Class-action suit filed in Brooklyn requires social network to immediately remove all posts ‘containing incitement to murder Jews’
NEW YORK — A class-action lawsuit against Facebook is accusing the social media platform of ignoring widespread Palestinian posts calling for violence against Jews.
In the suit filed Monday in New York State Supreme Court in Brooklyn, the 20,000 Israeli plaintiffs claim the Facebook posts have inspired many recent terror attacks and that “Facebook’s algorithms and platform connects inciters to terrorists who are further encouraged to perpetrate stabbings and other violence attacks against Israelis.”
According to a news release issued by the plaintiffs, many recent assailants “were motivated to commit their heinous crimes by incitement to murder they read on Facebook — demagogues and leaders exhorting their followers to ‘slaughter the Jews,’ and offering instruction as to the best manner to do so, including even anatomical charts showing the best places to stab a human being.”
The suit alleges that Facebook has a “legal and moral obligation” to block much of this content but that it chooses not to.
The plaintiffs are seeking an injunction against Facebook requiring the social network to “immediately remove all pages, groups and posts containing incitement to murder Jews; to actively monitor its website for such incitement that all incitement is immediately removed prior to being disseminated to masses of terrorists and would-be terrorists; and to cease serving as matchmaker between terrorists, terrorist organizations, and those who incite others to commit terrorism.”

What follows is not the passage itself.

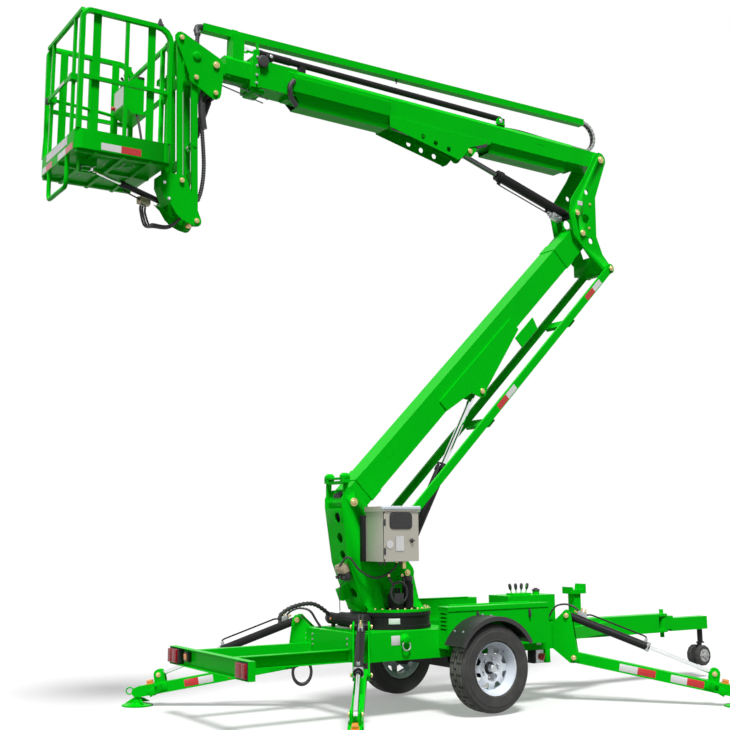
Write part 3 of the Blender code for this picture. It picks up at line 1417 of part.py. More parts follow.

The complaint does not seek monetary damages against Facebook.
The lead plaintiff, Richard Lankin, 76, is in critical condition after having been shot and stabbed by Palestinian terrorists while riding on a crowded Jerusalem bus on Oct. 13. Two Israelis were killed and more than 20 were wounded in the attack.
Three attorneys — Robert Tolchin of New York; Nitsana Darshan-Leitner, the director of the Shurat HaDin-Israel Law Center, and Asher Perlin of Fort Lauderdale, Florida — filed the suit.
In a news release issued by her organization, Darshan-Leitner said, “Facebook wields tremendous power and this publicly traded company needs to utilize it in a way that ensures that Palestinian extremists who are calling to stab Israelis and glorifying the terrorist that do, are not permitted to do it on its platform.”
An article published Saturday by The Associated Press said that social media, particularly Twitter and Facebook, is the “number one source of news among young Palestinians.” Some 3.7 million Palestinians follow the Quds News Network, believed to be affiliated with Islamic Jihad, on the social media platform and 4.2 million follow the Shehab News Network, which is believed to be affiliated with Hamas, AP reported.
The Times of Israel reported last week that Facebook pages such asQuds News Network (3.6 million followers on Facebook, 264,000 on twitter); Shehab News Agency (4.1 million followers on Facebook, 99,000 on twitter), and Urgent from Gaza (282,000 followers on Facebook) flood Palestinian computer screens with gruesome images of dead Palestinians and caricatures encouraging more attacks, often accompanied by a hashtag ordering “stab!” or warning “al-Aqsa is in danger!”
Approximately one third of Palestinian society in Jerusalem and the West Bank is active on social media, said Orit Perlov, a research fellow at the Institute for National Security Studies (INSS) who specializes in Palestinian social media.
“There are no borders in social media,” she said. “The same message resonates in Gaza, Jerusalem and Umm al-Fahm.”
In recent months, she added, Israel and the PA have been monitoring and arresting prominent Palestinian social media activists in Jerusalem and the West Bank, leaving the arena “like an octopus with tentacles but no head.”